This multilayer format requires a directed network, so if the directed flag is not present, it will add all links also in their opposite direction to transform the undirected input to directed. If no inter-layer links are added, Infomap will simulate these by relaxing the random walker’s constraint to its current layer. The final state network will be generated on run, which will clear the temporary data structure that holds the provided inter-layer links.

Examples

>>> from infomap import Infomap
>>> im = Infomap()
>>> im.add_multilayer_inter_link(1, 1, 2)
>>> im.add_multilayer_inter_link(1, 2, 2)
>>> im.add_multilayer_inter_link(2, 1, 1)
>>> im.add_multilayer_inter_link(2, 3, 1)

Parameters:

• source_layer_id (int)

• node_id (int)

• target_layer_id (int)

• weight (float, optional)

add_multilayer_inter_links(links)

Add several inter-layer links.

Examples

>>> from infomap import Infomap
>>> im = Infomap()
>>> links = (
...     (1, 1, 2),
...     (1, 2, 2, 2.0),
...     (2, 3, 1),
... )
>>> im.add_multilayer_inter_links(links)

See also

add_multilayer_inter_link

Parameters:

links (iterable of tuples) – Iterable of tuples of the form (source_layer_id, node_id, target_layer_id, [weight]). NumPy arrays must be 2-dimensional with 3 or 4 columns.

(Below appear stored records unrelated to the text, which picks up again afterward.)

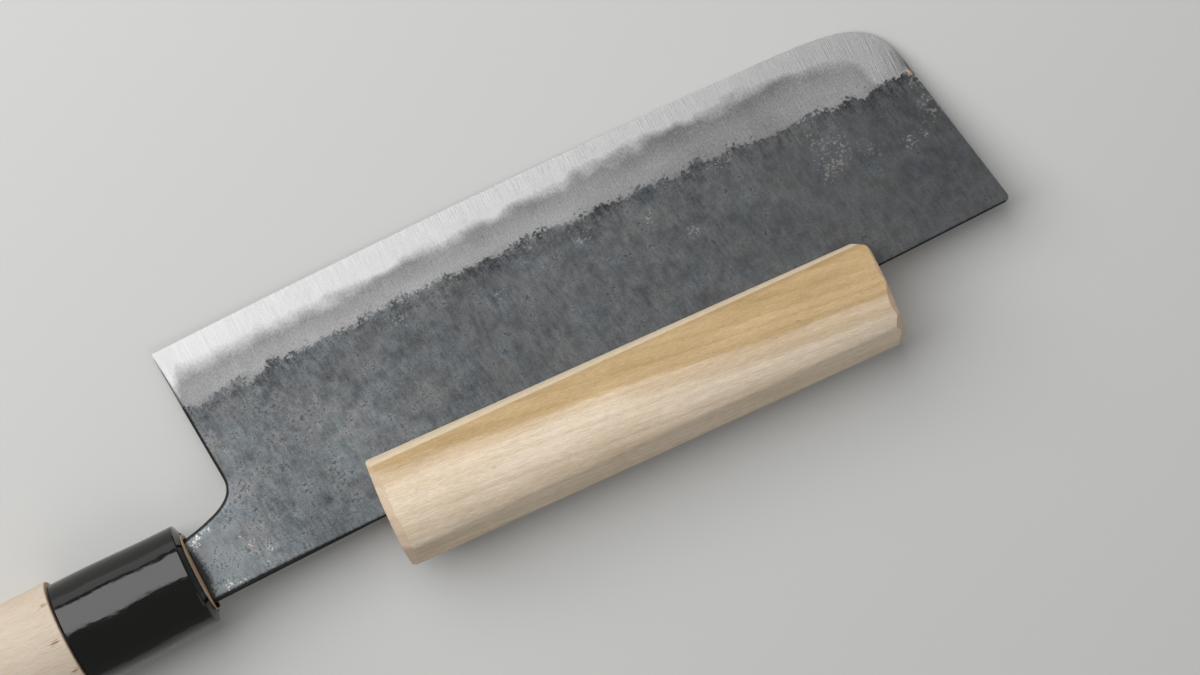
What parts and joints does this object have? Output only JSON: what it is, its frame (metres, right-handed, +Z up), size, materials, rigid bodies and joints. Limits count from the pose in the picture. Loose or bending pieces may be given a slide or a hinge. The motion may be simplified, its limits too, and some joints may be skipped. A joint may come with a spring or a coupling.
{
  "type": "mochi knife",
  "caption": "Two-handed rice-cake knife: a tall straight-spined forged blade on an oval wood handle with a black ferrule, and a second oval wood grip slotted over the spine.",
  "frame": {"origin": "on the table, under the middle of the knife's box as it lies by itself with the blade's left face up", "axes": "+X along the knife from the butt to the tip, +Y towards the cutting edge, which touches the table, +Z up"},
  "size_m": [0.3632, 0.082, 0.0286],
  "materials": {
    "blade_steel": "black forge skin on the flats, ground and brushed band along the edge",
    "black_ferrule": "polished black",
    "handle_wood": "bare sanded pale wood",
    "grip_wood": "bare planed pale wood with a yellow-tan streak"
  },
  "bodies": {
    "root": {"blade": "blade_steel", "ferrule": "black_ferrule", "handle": "handle_wood", "spine_grip": "grip_wood"}
  },
  "joints": []
}
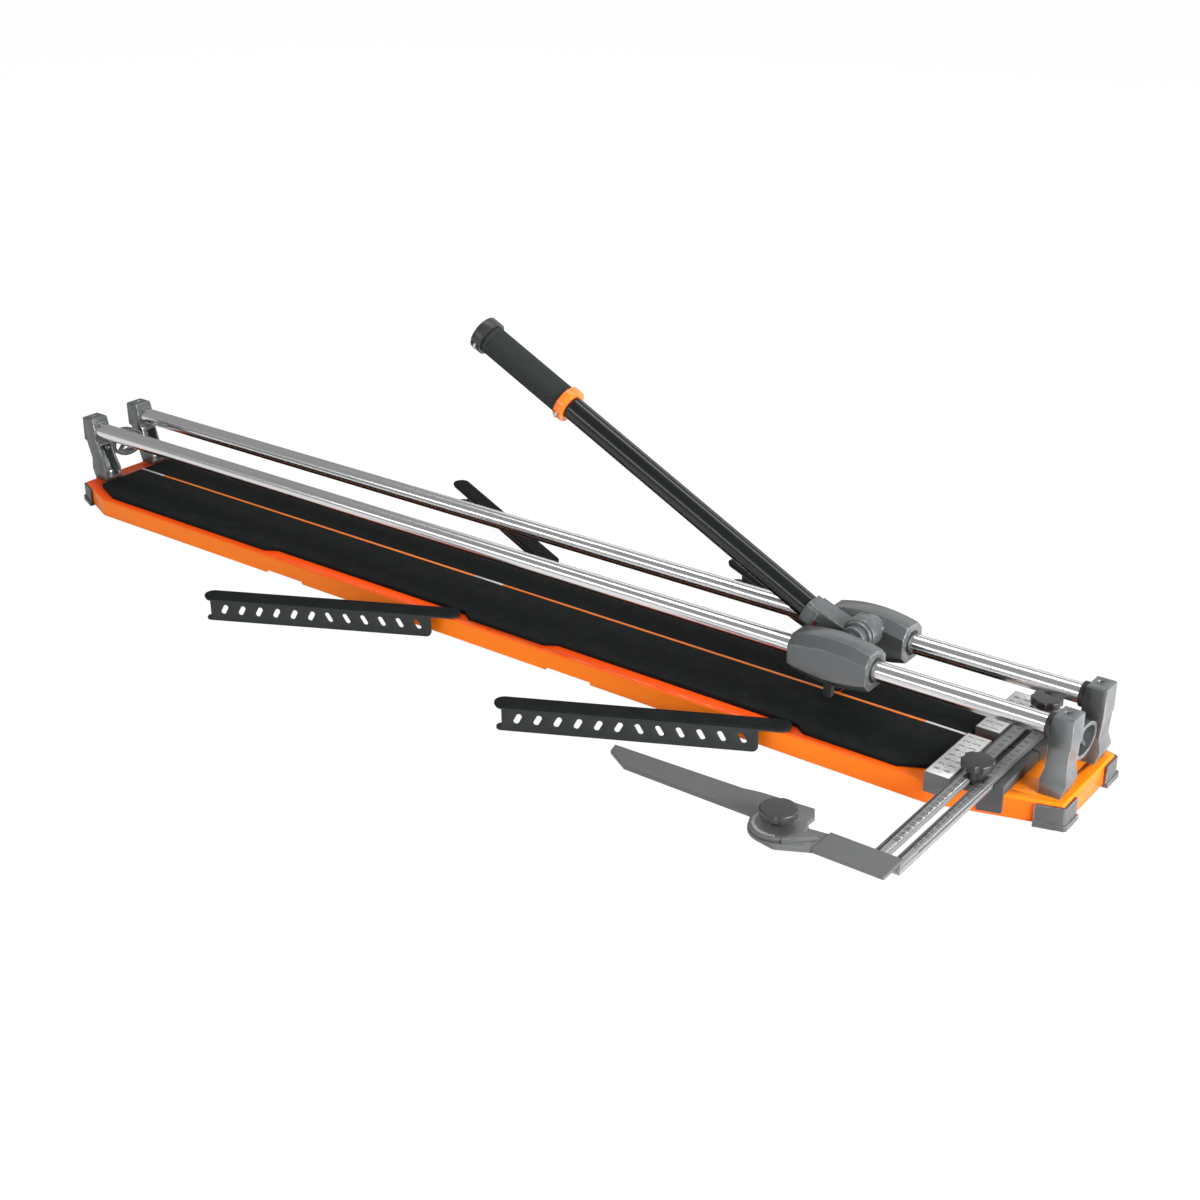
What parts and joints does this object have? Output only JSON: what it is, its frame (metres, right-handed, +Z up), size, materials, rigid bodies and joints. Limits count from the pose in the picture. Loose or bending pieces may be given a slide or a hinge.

add_multilayer_intra_link(layer_id, source_node_id, target_node_id, weight=1.0)

Add an intra-layer link.

Adds a link within a layer in a multilayer network.

Examples

>>> from infomap import Infomap
>>> im = Infomap()
>>> im.add_multilayer_intra_link(1, 1, 2)
>>> im.add_multilayer_intra_link(1, 2, 3)
>>> im.add_multilayer_intra_link(2, 1, 3)
>>> im.add_multilayer_intra_link(2, 3, 4)

Notes

This multilayer format requires a directed network, so if the directed flag is not present, it will add all links also in their opposite direction to transform the undirected input to directed. If no inter-layer links are added, Infomap will simulate those by relaxing the random walker’s constraint to its current layer. The final state network will be generated on run, which will clear the temporary data structure that holds the provided intra-layer links.

Parameters:

• layer_id (int)

• source_node_id (int)

• target_node_id (int)

• weight (float, optional)

add_multilayer_intra_links(links)

Add several intra-layer links.

Examples

>>> from infomap import Infomap
>>> im = Infomap()
>>> links = (
...     (1, 1, 2),
...     (1, 2, 3, 2.0),
...     (2, 1, 3),
... )
>>> im.add_multilayer_intra_links(links)

See also

add_multilayer_intra_link

Parameters:

links (iterable of tuples) – Iterable of tuples of the form (layer_id, source_node_id, target_node_id, [weight]). NumPy arrays must be 2-dimensional with 3 or 4 columns.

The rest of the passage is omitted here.